On international students, it caps foreign undergraduates at 15% (no more than 5% from any one country), requires selection on “extraordinary talent,” screens out perceived ideological “hostility,” mandates civics instruction, and directs universities to share discipline records with DHS and State upon request. The global university is remade as checkpoint.

And the financial back end is recoded into bank-style oversight: Know-Your-Customer and anti-money-laundering programs, designated compliance officers, suspicious-activity reports, and training obligations for personnel. Enforcement culminates in annual certifications by the president, provost, and head of admissions; mandatory public climate surveys; Department of Justice review; clawbacks of federal money for violation years; and even donor refunds on request. In a dispute, legal enforceability sits with the government, while the university has already rendered its soul.

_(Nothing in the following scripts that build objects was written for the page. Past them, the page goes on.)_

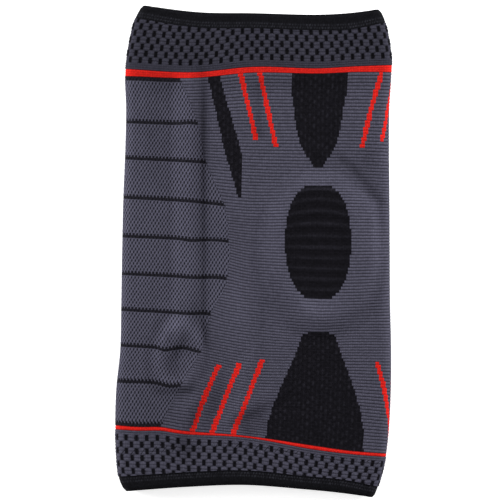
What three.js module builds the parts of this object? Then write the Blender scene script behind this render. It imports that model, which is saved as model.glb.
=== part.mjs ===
// A knitted knee sleeve that lies flat on its back wall, in millimetres, +Z up.
// The leg's way through it runs along Y, the thigh end at +Y, and the patella faces up at the right.
// Every knitted piece is laid out on one chart: a wale counts stitches round the sleeve from the
// line over the patella, and a rib counts the double courses from the lower edge to the upper one.
import * as THREE from 'three';

// The sleeve as it lies
const LENGTH = 280; // from the lowest corner to the highest one
const KNEE_WIDTH = 152; // flat width
const KNIT_WALL = 2.2;
const HEM_WALL = 3; // the knit turned over on itself
const HEM_ROUNDING = 0.8; // how far both faces of a hem draw in at its edge
const FOLD_REACH = 6; // how far a side fold rounds in from the outline
const FOLD_HEIGHT = 12; // outer height of the tube where a fold meets the top wall
const FOLD_MIDDLE = 5.5; // height of the outermost line of a fold
const CROWN_RISE = 1.5; // how far the top wall arches over the folds
const KNEE_LINE_SHARE = 0.3623; // the patella's line, as a share of the way round from the left fold

// The ring pad over the patella and the stay at the side, under the top wall
const PAD_WIDTH = 66;
const PAD_LENGTH = 91;
const PAD_HOLE_WIDTH = 26;
const PAD_HOLE_LENGTH = 42;
const PAD_THICKNESS = 4.4;
const PAD_EDGE = 1.2;
const STAY_WIDTH = 11;
const STAY_LENGTH = 142;
const STAY_THICKNESS = 1.6;
const STAY_ROUNDING = 5; // length of each rounded end

// Clearances
const PIECE_GAP = 0.3; // between knitted pieces
const SEAT_GAP = 1.1; // between the top wall and what it holds

// The chart: ribs in each zone from the lower edge up, and wales all round
const HEM_RIBS = 5;
const CUFF_RIBS = 12;
const LOWER_STRIPE_RIBS = 1;
const KNEE_RIBS = 120;
const UPPER_STRIPE_RIBS = 2;
const WALES = 320;

const LOWER_STRIPE = HEM_RIBS + CUFF_RIBS;
const KNEE_START = LOWER_STRIPE + LOWER_STRIPE_RIBS;
const KNEE_END = KNEE_START + KNEE_RIBS;
const UPPER_CUFF = KNEE_END + UPPER_STRIPE_RIBS;
const UPPER_HEM = UPPER_CUFF + CUFF_RIBS;
const UPPER_EDGE = UPPER_HEM + HEM_RIBS;

const WALE_PITCH = (2 * KNEE_WIDTH + 4 * FOLD_REACH) / WALES;
const RIB_PITCH = LENGTH / UPPER_EDGE;

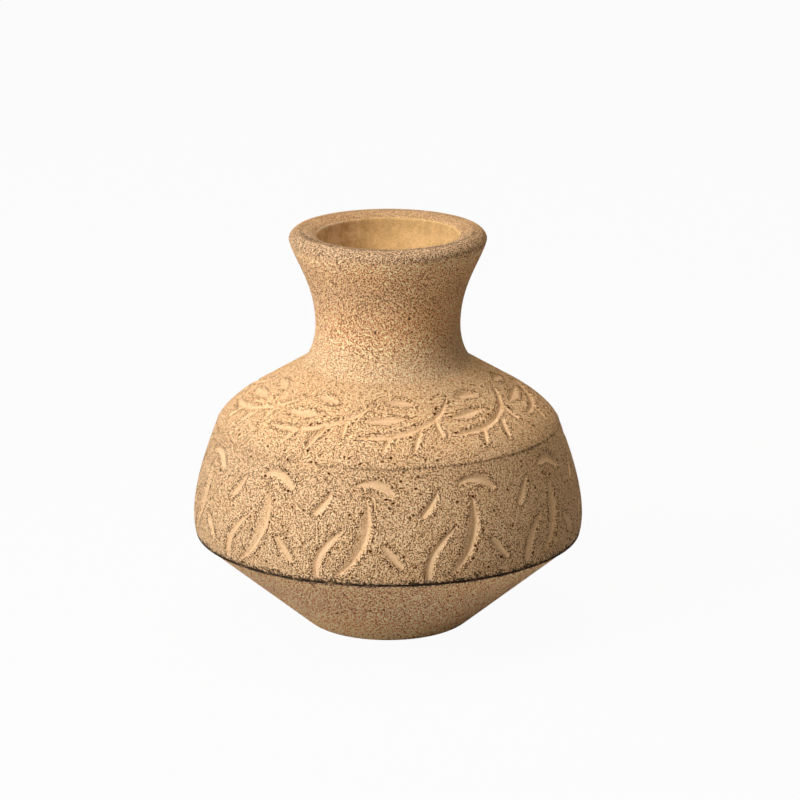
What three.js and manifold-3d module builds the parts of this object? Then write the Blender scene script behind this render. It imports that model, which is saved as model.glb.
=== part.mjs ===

What results is not excellence but eligibility – the art of staying maximally fundable. The canals appear as glossy renderings in a development deck; the swamp is renamed “innovation”; the bloom is a bullet point in a federal report. Like Faust, the university is invited to confuse the devil’s staged satisfactions with real achievement, to declare itself “happy” precisely when it has ceased to strive.

The price will not arrive as spectacle but as sedation. Scholarship narrows as neutrality hardens into doctrine and risky projects are quietly deferred. Talent homogenizes as standardized inputs reward polish over difficulty. Trust thins as self-censorship becomes the safest habit. Community cools as equality is reduced to definition rather than practice. The Infinite Corridor will not be dragged to hell; it will be gently anesthetized into compliance.

MIT need not choose that end. Faust’s lesson is not that desire is wrong; it is that certainty is a trap. He is lost when he mistakes the staged moment for the work itself. The Institute still has time to decline the performance. Excellence has never been secured by compact. It is a freedom exercised: to pursue inquiry that unsettles power, to admit the candidate who does not scan cleanly, to host conflicts that cannot be scripted in advance, to hold a community capacious enough to be interesting and generous enough to be whole.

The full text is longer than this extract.